En el marco del fuerte crecimiento económico durante de los gobiernos kirchneristas se produjo una importante caída de la producción de hidrocarburos. Con el correr de los años, esta combinación se tradujo en una importante crisis energética y en la necesidad de importar este tipo de recursos, con el consecuente deterioro de las cuentas externas de nuestra economía.

Para enfrentar este problema, desde la secretaría de energía se buscó generar un marco de fuertes incentivos para que las empresas del sector incrementen sus niveles de exploración y producción. Este esquema se estructuró a partir de un conjunto de programas y resoluciones que implicaron una enorme transferencia de recursos desde el Estado hacia las compañías hidrocarburíferas. En este contexto se produce la nacionalización de la mayoría accionaria de YPF y se le asigna a dicha empresa el rol de liderar las inversiones en el sector.

Esta estrategia que por un lado otorgó cuantiosos subsidios a las empresas y por otro mantuvo una fuerte regulación de las tarifas de los hogares, tuvo un éxito relativo, logrando frenar parcialmente la caída de la producción en los últimos años.

Por su parte, la regulación de tarifas provocó una disminución del peso de este tipo de gastos en la canasta familiar. Esto se correspondía con el rol estratégico que se le asignó al consumo interno dentro del esquema macroeconómico, ya que cubierta la necesidad de estos servicios, el ingreso disponible para otro tipo de gastos, era mayor. Mediante los subsidios mencionados, el Estado financiaba una parte del consumo de gas de los hogares.

El gobierno de Cambiemos decidió un cambio rotundo de esta estrategia. Su anhelo es lograr la desregulación de los mercados y que los cuadros tarifarios queden definidos por la libre interacción de la oferta (empresas) y la demanda (hogares). Desde la maquinaria comunicacional oficialista se construyó la idea de que la principal culpa de la crisis energética residía en el desproporcionado consumo de los hogares (por una vez, la “pesada herencia” no fue la única explicación para un problema, o lo era, pero de modo indirecto). En este marco el flamante ministerio de energía decide eliminar los subsidios y que pasen a ser las familias, tarifazo mediante, quienes financien la totalidad de su consumo energético.

En esta forma de enfrentar el problema sectorial, hay también una fuerte coherencia con la estrategia macroeconómica de la nueva gestión. Un gobierno que decidió reducir sus ingresos disminuyendo o eliminado los impuestos que pagaban las actividades más rentables del país es difícil que se pueda hacer cargo, presupuestariamente hablando, de los costos de las transferencias energéticas. Por otra parte, el aumento de las tarifas obliga a los hogares a renunciar a otro tipo de consumo y enfría la economía generando una tendencia hacia el crecimiento de la desocupación. El mayor desempleo socava el poder de los sindicatos para negociar incrementos salariales y de este modo se consolida la transferencia de ingresos desde los trabajadores hacia los empresarios.

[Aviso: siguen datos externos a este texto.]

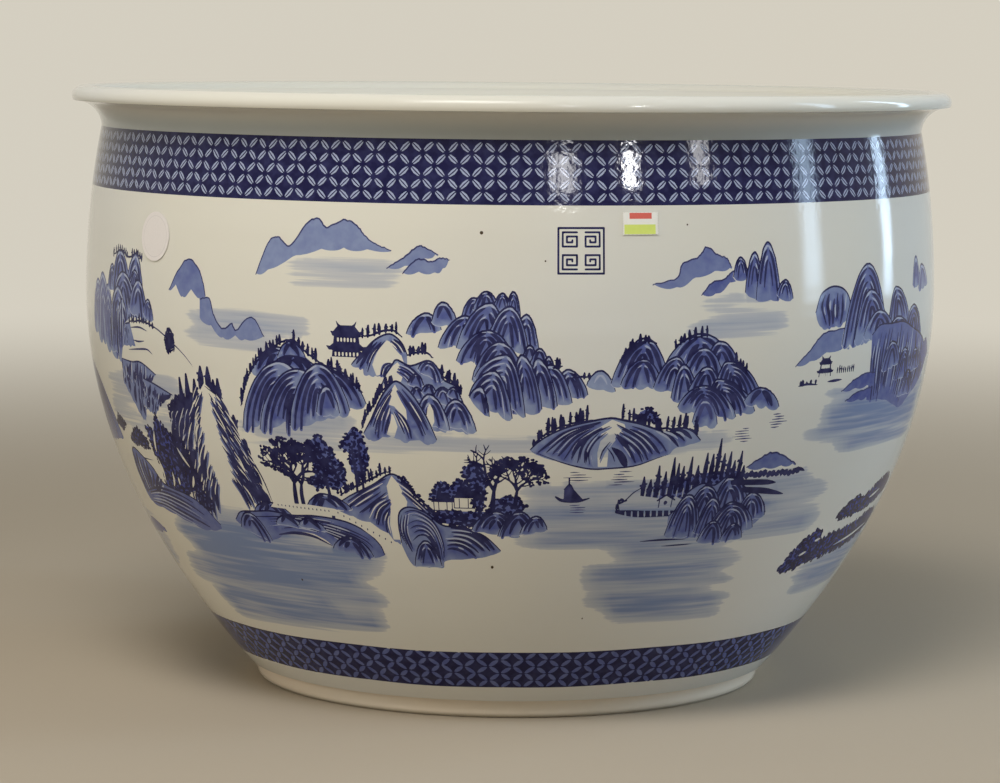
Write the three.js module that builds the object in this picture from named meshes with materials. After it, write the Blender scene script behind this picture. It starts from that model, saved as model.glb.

Se trata, hasta aquí, de dos formas muy distintas de enfrentar el mismo problema, cada una de ellas, consistente con el programa político de la fuerza gobernante en cada período. Más allá de las diferencias enormes entre una y otra, ninguna de estas estrategias parece enfrentar las causas estructurales de la actual crisis energética. El problema es que no alcanza con buscar en el sector energético la raíz de su crisis.  Por el contrario, la cuestión energética, se halla fuertemente entrelazada con los grandes problemas de la economía argentina: concentración del poder económico en pocos actores, extranjerización de la cúpula empresarial y restricción externa (necesidad de dólares para importar lo que no se produce en el país y para realizar inversiones estratégicas). Estos aspectos, a su vez, se potencian y retroalimentan entre sí y es en el contexto estructurado por ellos que se define qué tipo de energía se produce, cómo se produce y quién la consume.